Researchers at Columbia University have developed an innovative RNA-based therapy that may help the heart repair itself after injury, potentially transforming the way heart attacks are treated. The study, published in the journal Science on March 5, demonstrates a minimally invasive treatment that encourages the body to produce its own healing molecules.
The therapy was designed by researchers led by Cheng and tested in collaboration with clinicians at Columbia University Irving Medical Center and NewYork-Presbyterian Hospital. Instead of delivering medicine directly to the heart through invasive procedures, the treatment can be administered as a simple injection in the arm.
“You don’t have to open the chest or send a wire to the heart to deliver this drug,” Cheng said. “In principle, all the clinician needs to do is inject the particles into the arm.”
The research focuses on a natural hormone called Atrial Natriuretic Peptide (ANP), which helps newborn hearts regenerate by encouraging new blood vessel growth, reducing inflammation, and limiting scar formation. However, levels of this hormone decrease significantly with age, which limits the heart’s ability to repair itself after a heart attack.
To overcome this challenge, the research team created RNA-lipid nanoparticles that deliver genetic instructions encoding the gene NPPA into skeletal muscle cells.

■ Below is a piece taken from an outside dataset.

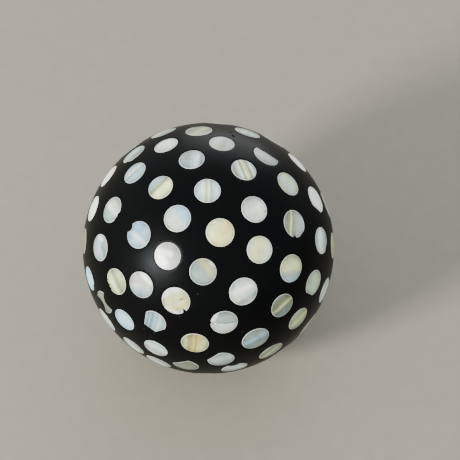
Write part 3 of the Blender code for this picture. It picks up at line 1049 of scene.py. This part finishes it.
def make_crumbs(groups):
    """Crumbs of shell that were caught in the resin."""
    points = []
    faces = []
    for crumb in CRUMBS:
        top = len(points)
        bottom = top + CRUMB_STEPS
        points += crumb_points(*crumb)
        faces.append(tuple(range(top, bottom)))
        faces.append(tuple(reversed(range(bottom, bottom + CRUMB_STEPS))))
        add_band(faces, bottom, top, CRUMB_STEPS)
    mesh = bpy.data.meshes.new("shell_crumbs")
    mesh.from_pydata(points, [], faces)
    crumbs = new_piece("shell_crumbs", mesh, shell_material("crumb", ((0, PEARL), (1, CREAM)), groups))
    crumbs.location = BALL_CENTRE
    place_piece(crumbs)


def make_floor():
    bpy.ops.mesh.primitive_plane_add(size=FLOOR_WIDTH)
    floor = bpy.context.object
    floor.name = "floor"
    floor.data.materials.append(floor_material())


def make_lamp(name, azimuth, elevation, distance, size, power, colour):
    """A soft square lamp that faces the ball. Azimuth counts round from +X."""
    turn, rise = math.radians(azimuth), math.radians(elevation)
    away = Vector((math.cos(rise) * math.cos(turn), math.cos(rise) * math.sin(turn), math.sin(rise)))
    data = bpy.data.lights.new(name, "AREA")
    data.size = size
    data.energy = power
    data.color = colour
    lamp = bpy.data.objects.new(name, data)
    bpy.context.scene.collection.objects.link(lamp)
    lamp.location = BALL_CENTRE + away * distance
    lamp.rotation_euler = away.to_track_quat("Z", "Y").to_euler()


def make_room():
    """Soft even light from all round."""
    world = bpy.data.worlds.new("soft_room")
    bpy.context.scene.world = world
    world.use_nodes = True
    background = world.node_tree.nodes["Background"]
    background.inputs["Color"].default_value = (*ROOM_COLOUR, 1)
    background.inputs["Strength"].default_value = ROOM_STRENGTH


def make_light():
    for name, lamp in LAMPS.items():
        make_lamp(name, *lamp)
    make_room()


def make_camera():
    data = bpy.data.cameras.new("camera")
    data.sensor_width = SENSOR_WIDTH
    data.lens = FOCAL_PIXELS / PHOTO_SIZE * SENSOR_WIDTH
    camera = bpy.data.objects.new("camera", data)
    bpy.context.scene.collection.objects.link(camera)
    axes = Matrix((VIEW_RIGHT, VIEW_UP, -VIEW_FORWARD)).transposed().to_4x4()
    camera.matrix_world = Matrix.Translation(CAMERA_PLACE) @ axes
    bpy.context.scene.camera = camera


def main():
    make_camera()
    make_light()
    make_floor()
    discs = read_discs()
    groups = {
        "growth": growth_lines_group(),
        "polish": polish_group(),
        "dust": dust_group(),
        "edge": disc_edge_and_painted_light_group(),
        "tints": pearl_tints_group(),
    }
    make_ball(discs, groups)
    make_discs(discs, groups)
    make_crumbs(groups)


main()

These cells then produce an inactive precursor molecule called pro-ANP, which circulates in the bloodstream until it reaches the heart. There, an enzyme known as Corin—present at much higher levels in heart tissue—converts it into active ANP, triggering healing processes.
In laboratory experiments involving both small and large animals, a single injection significantly reduced scarring and improved heart function after a heart attack. The therapy uses self-amplifying RNA (saRNA), allowing the treatment to remain active for at least four weeks after a single dose.
Torsten Vahl, an attending physician at Columbia University Irving Medical Center and assistant professor of medicine at Vagelos College of Physicians and Surgeons, emphasized the potential clinical impact.
“As a clinician who opens arteries with stents for patients who come to us with heart attacks, I am highly aware that we have a large unmet need,” Vahl said. “Too many times, patients are left with severe heart damage that later results in heart failure.”
Unlike current treatments such as organ transplants or stem cell therapies, RNA-based treatments may eventually be more affordable and accessible. The research team also tested the therapy in aged animals, animals with diet-induced Type 2 Diabetes, and models prone to Atherosclerosis. The treatment remained effective even when administered a week after a heart attack.
Beyond heart repair, the researchers believe the same RNA-delivery approach could be applied to other conditions, including Kidney Disease, High Blood Pressure, and Preeclampsia.
The team plans to manufacture the therapy through the Columbia Initiative in Cell Engineering and Therapy and hopes to begin a Phase I clinical safety trial at Columbia University Irving Medical Center in the future.
“If we can prove this therapy works in humans, it could open the door to regenerative treatments not only for the heart but for other organs as well,” the researchers noted.